Nach dem Abitur 1959 entschied sich der vielfältig interessierte Wagner für ein Lehrerstudium mit den Fächern Latein, Griechisch und Geschichte. Nach dem Abschluss kam er als Referendar zuerst nach Würzburg und dann nach Lohr. Dort unterrichtete er bis zur Pensionierung über 30 Dienstjahre am Gymnasium und gestaltete das schulische Leben so mit, dass er große Anerkennung genoss.
Ehrenamtliche Großaufgabe
Der politisch interessierte Studienrat wurde bald jüngstes Mitglied im Gemeinderat in Frammersbach. Als er gebeten wurde, das Volksbildungswerk des Landkreises Lohr (heute VHS) ehrenamtlich zu übernehmen, sagte er spontan zu. Wagner erlebte erst danach, was es bedeutete, diese Einrichtung zu leiten und völlig neu zu strukturieren. Mit der Bildungseinrichtung war auch der Kontakt zum Landrat Balles und zu seiner Sekretärin Ursula Schrepfer verbunden. Ein Glücksfall, denn nicht lange danach heirateten Wagner und Schrepfer. Berthold Wagner ist bis heute dankbar für den Rückhalt, den ihm seine Familie in allen Lebensphasen gegeben hat.
Das von ihm geleitete Volksbildungswerk bot Theateraufführungen, Vorträge und viele weitere Veranstaltungen, die er organisiert hatte. Über zehn Jahre übernahm er diese herausfordernde, aber für ihn zutiefst befriedigende Aufgabe. Die Volkshochschule war in seiner Zeit zu einer nicht mehr wegzudenkende Bildungseinrichtung geworden und stand fortan unter hauptamtlicher Leitung.
Später engagierte sich Wagner im "Kunst- und Kulturverein" als zweiter Vorsitzender. Aus dieser Position konnte er eine Anzahl Literaten und Referenten für die Schule vermitteln, die bei Schülern nachhaltigen Eindruck hinterlassen haben.
Gymnasium mitgestaltet
Von sich selbst sagt der Jubilar rückblickend: "Durch Begegnungen mit Persönlichkeiten wie Dieter Hildebrandt, Günter Grass und vielen anderen habe ich ein neues Bild von Literatur und Literaten gewonnen." Dabei war es ihm immer ein Anliegen, Schule und Gesellschaft in Verbindung zu halten und das Gymnasium nicht zum Elfenbeinturm werden zu lassen.

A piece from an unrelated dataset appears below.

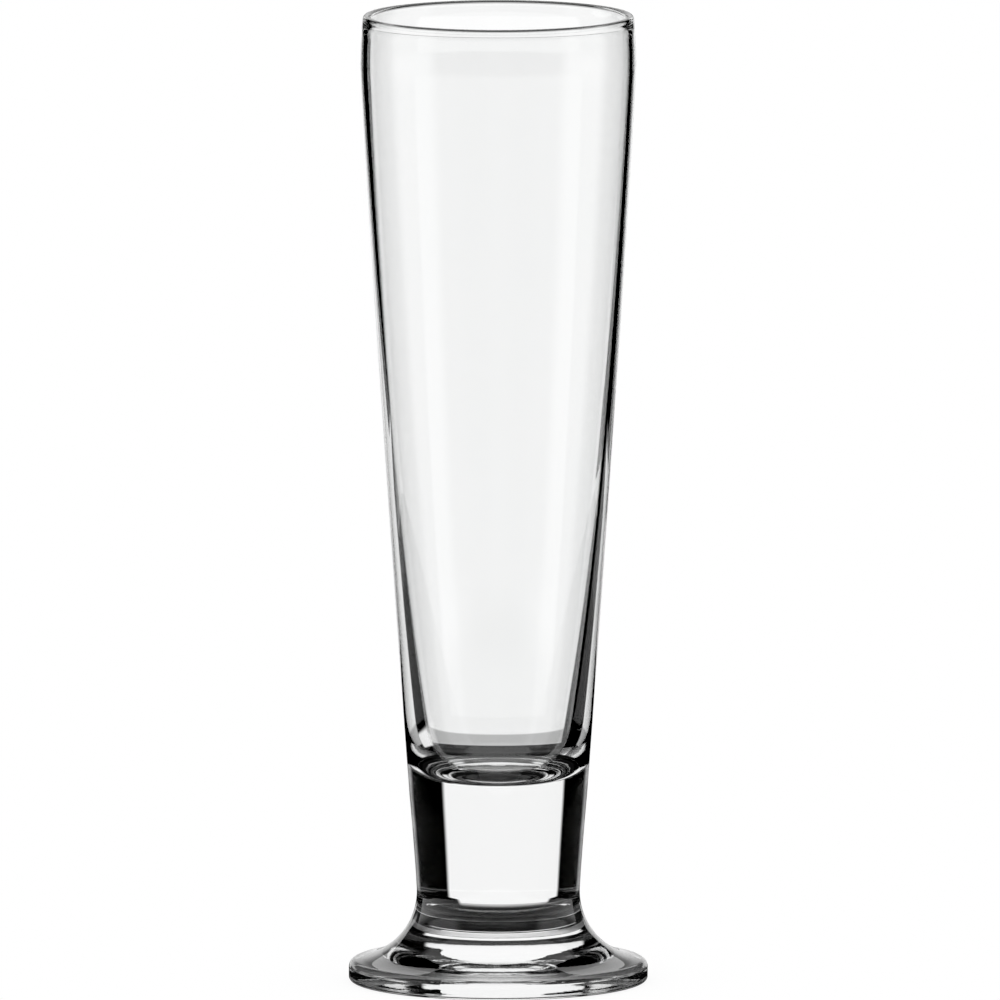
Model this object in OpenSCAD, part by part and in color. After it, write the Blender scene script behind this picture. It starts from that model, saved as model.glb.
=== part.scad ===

Nach der Pensionierung 2001 war Wagner gleich als Vorsitzender des Bundes Naturschutz gefordert. Neben der Biotoppflege war die Wiederbelebung des Weinbaus am Lohrer Beilstein eines seiner Lieblingsprojekte. Dabei standen und stehen vor allem die Tier- und Pflanzenwelt des früheren Weinbaus und nicht der Ertrag im Vordergrund.
Trotzdem gab es immer ein paar Flaschen Wein, auch für seinen Freund Roland Schaller, der das viel bewunderte Etikett des "Regent vom Beilstein" schuf. Der Künstler war aber auch sein kritischer Begleiter beim Holzschnitzen mit der Motorsäge, wovon verschieden Objekte im Weinberg zu sehen sind.
Wagner freut sich, unter seinem Nachfolger im Bund Naturschutz, Torsten Ruf, im "Repair-Cafe" tätig sein zu können. Der Jubilar hofft, dass dies noch lange möglich ist. Ebenso wie Lesen, Schnitzen, Garten- und besonders Rosenpflege – alles Hobbys, die ihn erstaunlich jung gehalten haben.